Ну а в эпическом цикле Светланы Алексиевич война и память о ней в конечном счете манифестируют душевный надлом, становятся элементами свидетельства о неизлечимо травмированном эпохой постсоветском человеке.
...Сегодня о той далекой войне пишут те, кто тогда не воевал. Они решают какую-то свою задачу. Отмечу три очень разных текста середины 2010-х годов. Их авторы — молодые на тот момент писатели из России, примерно ровесники Бондареву и Бакланову рубежа 1950–1960-х...
Абсурд / самоиграющая мнимость. Андрей Олех, «Безымянлаг». Книга о противоборстве идеологических фантомов и человека в конкретности его существования. Его попытка выжить и уцелеть в лагерно-прифронтовой полосе, в обстоятельствах, которые заданы не для этого, а для гибели и небытия, для полной безымянности.
Мифология. Сергей Самсонов, «Соколиный рубеж». Новая Илиада, героический советско-германский эпос, противоборство Ахилла и Гектора середины ХХ века в беспощадном контексте эпохи, когда героический вызов и эпическая вина в новых координатах оборачиваются парадоксальной драматикой победы, трудно отличимой от пораженья.

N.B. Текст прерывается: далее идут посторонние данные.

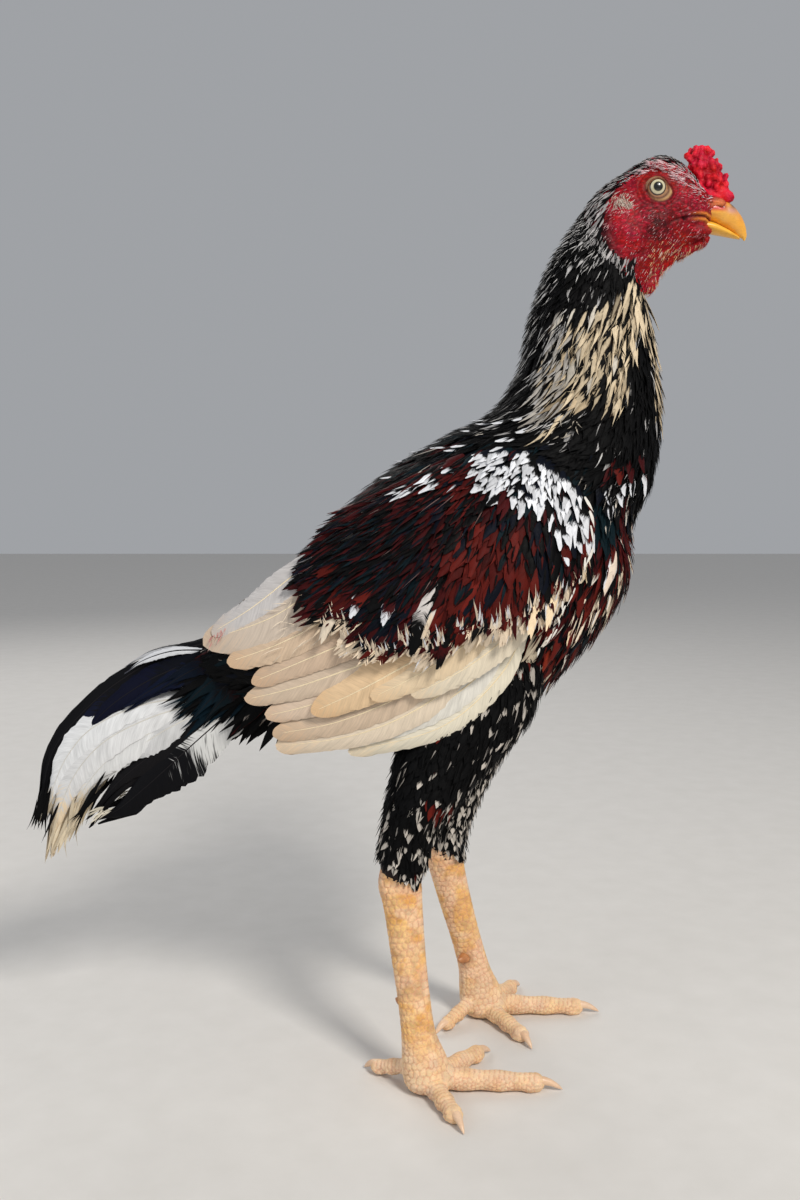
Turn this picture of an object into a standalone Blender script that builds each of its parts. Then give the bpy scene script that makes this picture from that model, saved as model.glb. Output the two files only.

Одинокий человек в чуждом мире. Вячеслав Ставецкий, «Квартира». Экзистенциальная мистерия одиночества и невыходимости из фатальных обстоятельств в том же, что и у Виктора Некрасова, хронотопе военного Сталинграда. Один из художественных манифестов современного пацифизма — призыв обреченного одиночки покончить с распрями и обняться в едином душевном порыве. «Alle Menschen werden Brüder...»
Многое ушло, но в прозе «лейтенантов» остается то, что тяготеет к средоточию бытия — человеческой жизни в ее конкретной проблемности и уникальной значительности. Память о войне, симптоматика войны оказались связаны у этих писателей с глобальным контекстом их жизни и творчества, с целой исторической и культурной эпохой, что в итоге и определяет значимость созданного ими.